▽
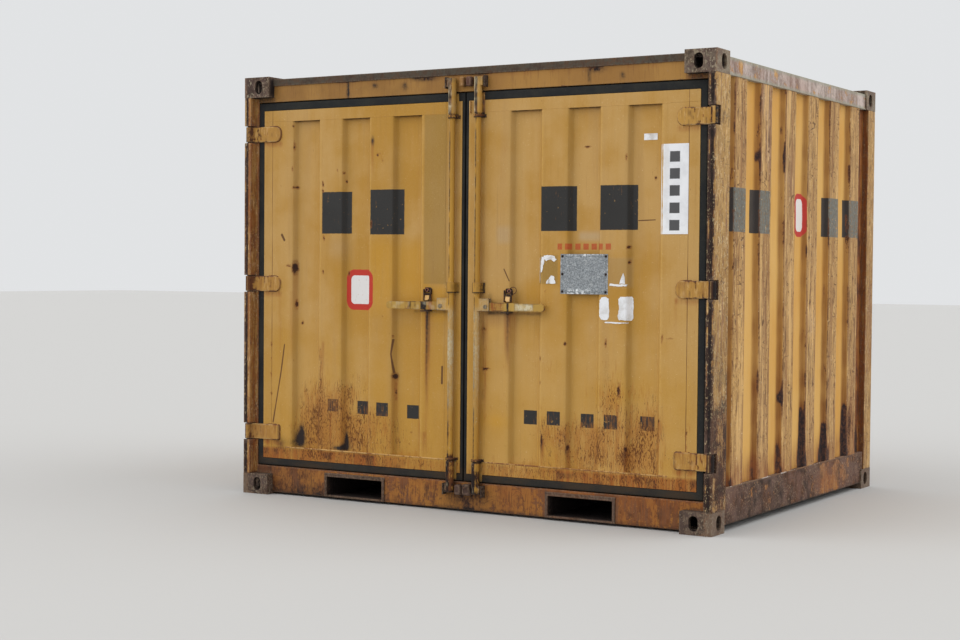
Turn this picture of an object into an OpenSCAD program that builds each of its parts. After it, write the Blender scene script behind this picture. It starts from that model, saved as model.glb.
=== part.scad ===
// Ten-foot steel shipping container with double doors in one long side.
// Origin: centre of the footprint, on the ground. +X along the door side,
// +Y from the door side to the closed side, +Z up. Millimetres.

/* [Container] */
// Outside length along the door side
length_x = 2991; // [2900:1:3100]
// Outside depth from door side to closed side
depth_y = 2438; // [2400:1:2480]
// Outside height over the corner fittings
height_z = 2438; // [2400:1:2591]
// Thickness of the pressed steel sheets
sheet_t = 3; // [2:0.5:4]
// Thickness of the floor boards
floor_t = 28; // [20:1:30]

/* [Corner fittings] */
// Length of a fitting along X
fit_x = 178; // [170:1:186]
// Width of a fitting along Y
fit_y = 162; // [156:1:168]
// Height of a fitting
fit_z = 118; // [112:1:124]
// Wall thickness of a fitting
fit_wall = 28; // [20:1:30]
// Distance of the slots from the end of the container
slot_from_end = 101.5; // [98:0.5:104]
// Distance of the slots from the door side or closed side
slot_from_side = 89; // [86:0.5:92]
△
_GIVEN INSTRUCTION_:
Each line of the material must be restated exactly.

_COMPLETED EXERCISE_:
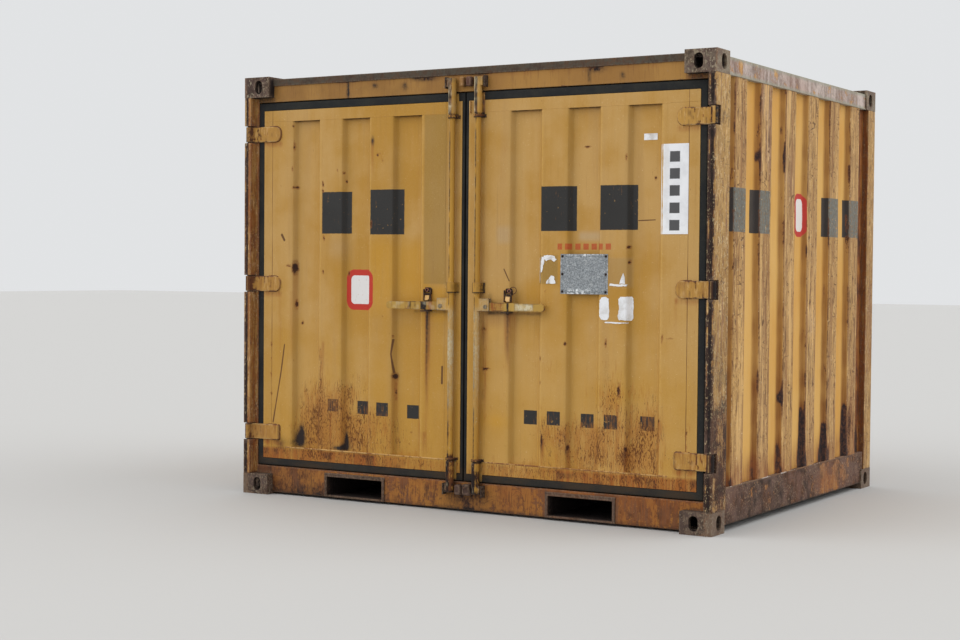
Turn this picture of an object into an OpenSCAD program that builds each of its parts. After it, write the Blender scene script behind this picture. It starts from that model, saved as model.glb.
=== part.scad ===
// Ten-foot steel shipping container with double doors in one long side.
// Origin: centre of the footprint, on the ground. +X along the door side,
// +Y from the door side to the closed side, +Z up. Millimetres.

/* [Container] */
// Outside length along the door side
length_x = 2991; // [2900:1:3100]
// Outside depth from door side to closed side
depth_y = 2438; // [2400:1:2480]
// Outside height over the corner fittings
height_z = 2438; // [2400:1:2591]
// Thickness of the pressed steel sheets
sheet_t = 3; // [2:0.5:4]
// Thickness of the floor boards
floor_t = 28; // [20:1:30]

/* [Corner fittings] */
// Length of a fitting along X
fit_x = 178; // [170:1:186]
// Width of a fitting along Y
fit_y = 162; // [156:1:168]
// Height of a fitting
fit_z = 118; // [112:1:124]
// Wall thickness of a fitting
fit_wall = 28; // [20:1:30]
// Distance of the slots from the end of the container
slot_from_end = 101.5; // [98:0.5:104]
// Distance of the slots from the door side or closed side
slot_from_side = 89; // [86:0.5:92]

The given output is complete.